• PROVIDED MATERIAL:

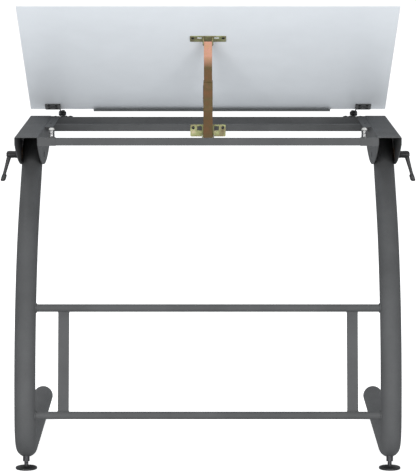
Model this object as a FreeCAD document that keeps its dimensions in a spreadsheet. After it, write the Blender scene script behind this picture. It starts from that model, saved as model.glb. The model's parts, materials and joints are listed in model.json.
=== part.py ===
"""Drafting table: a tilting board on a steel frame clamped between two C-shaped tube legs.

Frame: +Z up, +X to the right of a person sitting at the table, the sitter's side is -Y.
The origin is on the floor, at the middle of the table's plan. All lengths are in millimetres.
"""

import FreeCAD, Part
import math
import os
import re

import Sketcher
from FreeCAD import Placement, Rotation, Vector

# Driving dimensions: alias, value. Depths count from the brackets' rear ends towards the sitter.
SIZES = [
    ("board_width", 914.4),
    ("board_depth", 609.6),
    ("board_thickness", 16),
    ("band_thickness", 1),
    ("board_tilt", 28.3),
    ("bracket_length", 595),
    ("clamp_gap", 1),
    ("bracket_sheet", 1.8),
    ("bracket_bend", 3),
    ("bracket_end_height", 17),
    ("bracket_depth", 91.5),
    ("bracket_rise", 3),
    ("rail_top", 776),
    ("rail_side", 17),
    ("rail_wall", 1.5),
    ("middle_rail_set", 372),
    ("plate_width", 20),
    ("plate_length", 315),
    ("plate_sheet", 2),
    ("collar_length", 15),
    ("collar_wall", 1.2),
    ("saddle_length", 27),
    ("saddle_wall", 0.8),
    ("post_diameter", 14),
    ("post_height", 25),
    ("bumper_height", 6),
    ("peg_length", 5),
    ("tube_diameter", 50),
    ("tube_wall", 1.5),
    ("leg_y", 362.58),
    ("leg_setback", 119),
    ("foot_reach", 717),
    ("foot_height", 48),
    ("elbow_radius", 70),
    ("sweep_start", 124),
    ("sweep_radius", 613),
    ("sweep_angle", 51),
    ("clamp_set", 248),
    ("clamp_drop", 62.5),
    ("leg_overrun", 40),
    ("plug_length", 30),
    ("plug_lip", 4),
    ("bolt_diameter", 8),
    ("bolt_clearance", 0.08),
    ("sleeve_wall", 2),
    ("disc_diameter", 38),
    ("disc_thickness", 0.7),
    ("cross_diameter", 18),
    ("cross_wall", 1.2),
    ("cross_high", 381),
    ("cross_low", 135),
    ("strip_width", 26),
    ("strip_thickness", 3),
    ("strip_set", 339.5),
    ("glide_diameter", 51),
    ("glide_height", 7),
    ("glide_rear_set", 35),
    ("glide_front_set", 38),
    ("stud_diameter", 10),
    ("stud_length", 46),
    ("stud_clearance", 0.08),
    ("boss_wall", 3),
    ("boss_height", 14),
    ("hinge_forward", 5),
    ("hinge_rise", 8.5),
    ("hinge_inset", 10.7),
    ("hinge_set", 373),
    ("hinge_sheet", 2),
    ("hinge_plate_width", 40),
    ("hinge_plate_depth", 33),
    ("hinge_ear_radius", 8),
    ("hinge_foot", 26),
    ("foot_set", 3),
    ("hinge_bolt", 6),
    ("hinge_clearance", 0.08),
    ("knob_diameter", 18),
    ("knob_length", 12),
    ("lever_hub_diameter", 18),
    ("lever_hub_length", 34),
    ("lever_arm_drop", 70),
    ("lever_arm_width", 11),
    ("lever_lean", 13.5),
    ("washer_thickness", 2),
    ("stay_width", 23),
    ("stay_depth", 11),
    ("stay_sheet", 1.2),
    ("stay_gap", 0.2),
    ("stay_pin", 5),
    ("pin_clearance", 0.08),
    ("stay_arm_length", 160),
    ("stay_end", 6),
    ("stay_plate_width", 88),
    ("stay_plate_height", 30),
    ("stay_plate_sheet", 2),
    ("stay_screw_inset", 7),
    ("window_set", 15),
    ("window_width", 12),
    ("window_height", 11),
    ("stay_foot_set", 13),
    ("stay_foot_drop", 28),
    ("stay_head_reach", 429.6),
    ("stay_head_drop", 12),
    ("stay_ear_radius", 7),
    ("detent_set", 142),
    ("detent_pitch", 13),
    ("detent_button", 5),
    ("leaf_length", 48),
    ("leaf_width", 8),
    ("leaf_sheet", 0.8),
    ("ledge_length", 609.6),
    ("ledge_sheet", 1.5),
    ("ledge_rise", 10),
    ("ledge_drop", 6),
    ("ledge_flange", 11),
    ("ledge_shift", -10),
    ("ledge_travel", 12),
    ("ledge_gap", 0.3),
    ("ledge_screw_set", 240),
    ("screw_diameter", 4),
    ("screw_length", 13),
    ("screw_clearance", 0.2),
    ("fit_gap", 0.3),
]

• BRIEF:
Return the material exactly as it stands.

• OUTPUT BELOW:
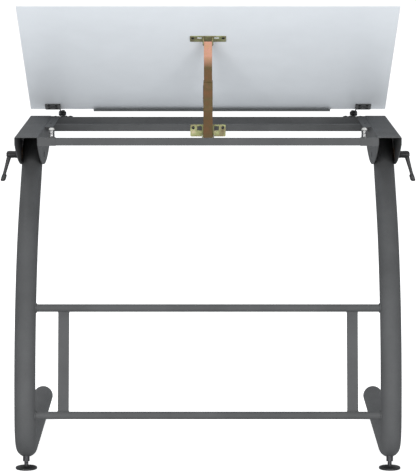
Model this object as a FreeCAD document that keeps its dimensions in a spreadsheet. After it, write the Blender scene script behind this picture. It starts from that model, saved as model.glb. The model's parts, materials and joints are listed in model.json.
=== part.py ===
"""Drafting table: a tilting board on a steel frame clamped between two C-shaped tube legs.

Frame: +Z up, +X to the right of a person sitting at the table, the sitter's side is -Y.
The origin is on the floor, at the middle of the table's plan. All lengths are in millimetres.
"""

import FreeCAD, Part
import math
import os
import re

import Sketcher
from FreeCAD import Placement, Rotation, Vector

# Driving dimensions: alias, value. Depths count from the brackets' rear ends towards the sitter.
SIZES = [
    ("board_width", 914.4),
    ("board_depth", 609.6),
    ("board_thickness", 16),
    ("band_thickness", 1),
    ("board_tilt", 28.3),
    ("bracket_length", 595),
    ("clamp_gap", 1),
    ("bracket_sheet", 1.8),
    ("bracket_bend", 3),
    ("bracket_end_height", 17),
    ("bracket_depth", 91.5),
    ("bracket_rise", 3),
    ("rail_top", 776),
    ("rail_side", 17),
    ("rail_wall", 1.5),
    ("middle_rail_set", 372),
    ("plate_width", 20),
    ("plate_length", 315),
    ("plate_sheet", 2),
    ("collar_length", 15),
    ("collar_wall", 1.2),
    ("saddle_length", 27),
    ("saddle_wall", 0.8),
    ("post_diameter", 14),
    ("post_height", 25),
    ("bumper_height", 6),
    ("peg_length", 5),
    ("tube_diameter", 50),
    ("tube_wall", 1.5),
    ("leg_y", 362.58),
    ("leg_setback", 119),
    ("foot_reach", 717),
    ("foot_height", 48),
    ("elbow_radius", 70),
    ("sweep_start", 124),
    ("sweep_radius", 613),
    ("sweep_angle", 51),
    ("clamp_set", 248),
    ("clamp_drop", 62.5),
    ("leg_overrun", 40),
    ("plug_length", 30),
    ("plug_lip", 4),
    ("bolt_diameter", 8),
    ("bolt_clearance", 0.08),
    ("sleeve_wall", 2),
    ("disc_diameter", 38),
    ("disc_thickness", 0.7),
    ("cross_diameter", 18),
    ("cross_wall", 1.2),
    ("cross_high", 381),
    ("cross_low", 135),
    ("strip_width", 26),
    ("strip_thickness", 3),
    ("strip_set", 339.5),
    ("glide_diameter", 51),
    ("glide_height", 7),
    ("glide_rear_set", 35),
    ("glide_front_set", 38),
    ("stud_diameter", 10),
    ("stud_length", 46),
    ("stud_clearance", 0.08),
    ("boss_wall", 3),
    ("boss_height", 14),
    ("hinge_forward", 5),
    ("hinge_rise", 8.5),
    ("hinge_inset", 10.7),
    ("hinge_set", 373),
    ("hinge_sheet", 2),
    ("hinge_plate_width", 40),
    ("hinge_plate_depth", 33),
    ("hinge_ear_radius", 8),
    ("hinge_foot", 26),
    ("foot_set", 3),
    ("hinge_bolt", 6),
    ("hinge_clearance", 0.08),
    ("knob_diameter", 18),
    ("knob_length", 12),
    ("lever_hub_diameter", 18),
    ("lever_hub_length", 34),
    ("lever_arm_drop", 70),
    ("lever_arm_width", 11),
    ("lever_lean", 13.5),
    ("washer_thickness", 2),
    ("stay_width", 23),
    ("stay_depth", 11),
    ("stay_sheet", 1.2),
    ("stay_gap", 0.2),
    ("stay_pin", 5),
    ("pin_clearance", 0.08),
    ("stay_arm_length", 160),
    ("stay_end", 6),
    ("stay_plate_width", 88),
    ("stay_plate_height", 30),
    ("stay_plate_sheet", 2),
    ("stay_screw_inset", 7),
    ("window_set", 15),
    ("window_width", 12),
    ("window_height", 11),
    ("stay_foot_set", 13),
    ("stay_foot_drop", 28),
    ("stay_head_reach", 429.6),
    ("stay_head_drop", 12),
    ("stay_ear_radius", 7),
    ("detent_set", 142),
    ("detent_pitch", 13),
    ("detent_button", 5),
    ("leaf_length", 48),
    ("leaf_width", 8),
    ("leaf_sheet", 0.8),
    ("ledge_length", 609.6),
    ("ledge_sheet", 1.5),
    ("ledge_rise", 10),
    ("ledge_drop", 6),
    ("ledge_flange", 11),
    ("ledge_shift", -10),
    ("ledge_travel", 12),
    ("ledge_gap", 0.3),
    ("ledge_screw_set", 240),
    ("screw_diameter", 4),
    ("screw_length", 13),
    ("screw_clearance", 0.2),
    ("fit_gap", 0.3),
]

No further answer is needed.